By Joey Aguilar/Staff Reporter
The Algal Technologies Programme (ATP) in Qatar will develop a new system to protect its algae cultivation from possible damages caused by evaporation of water and sandstorms.
The programme, a collaboration between Qatar University (QU), Qatar Airways, and Qatar Science and Technology Park, seeks to develop sustainable technologies from algae aimed at protecting the environment and diversifying the country’s economy.
“The problems we face in Qatar in algae production are water evaporation, excessive light, and sand contamination,” ATP manager Dr Hareb Mohamed al-Jabri told Gulf Times.
While the classic method to cultivate algae exists in other countries, he stressed that they will use a combination of “close and open” systems for Qatar.
He said the new system, possibly the first-of-its-kind, will be applied during the demonstration, pre-commercial and commercial phases of the programme.
Starting from one hectare, the plant may expand up to 100 hectares. According to Dr al-Jabri, the system will use a mechanism controls the exposure of algae strains to sunlight and keeping them safe from sandstorm.
Keeping the strains in a closed or covered area will also prevent further water evaporation from the pool where the algae are cultivated, he pointed out. The ATP team will also reduce the required space for the plant by going vertical.
QU currently operates an algae testing plant at its farm in Al Khor for the programme using the classic system. It consists of open race-way ponds with paddle wheels and closed flat panel photo bioreactors.

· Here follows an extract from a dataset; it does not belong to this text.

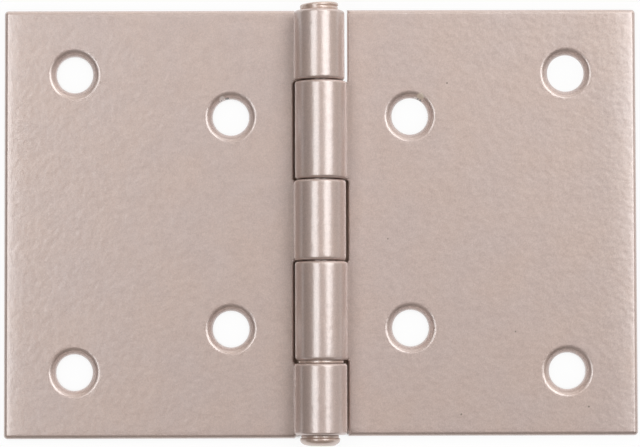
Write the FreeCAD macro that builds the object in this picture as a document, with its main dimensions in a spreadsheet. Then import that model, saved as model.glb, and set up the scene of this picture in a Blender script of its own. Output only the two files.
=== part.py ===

“Our main aim is to go from the research and development (R&D) phase to the demo, pilot and then to the implementation/commercialisation,” Dr al-Jabri said.
QU has been collaborating with government agencies such as the Ministry of Municipality and Environment and Public Works Authority, among others, and with the private sector to apply what has been done during the R&D phase.
“This is in our agenda, we are very close to it, and we are currently in negotiation with our partners and with our collaborators, now we can apply the system,” Dr al-Jabri said.
Once fully operational, ATP sees the possibility of Qatar exporting algae products in the future depending on the demand.
The programme is focusing in producing animal and marine feeds, which at this time are more feasible right now.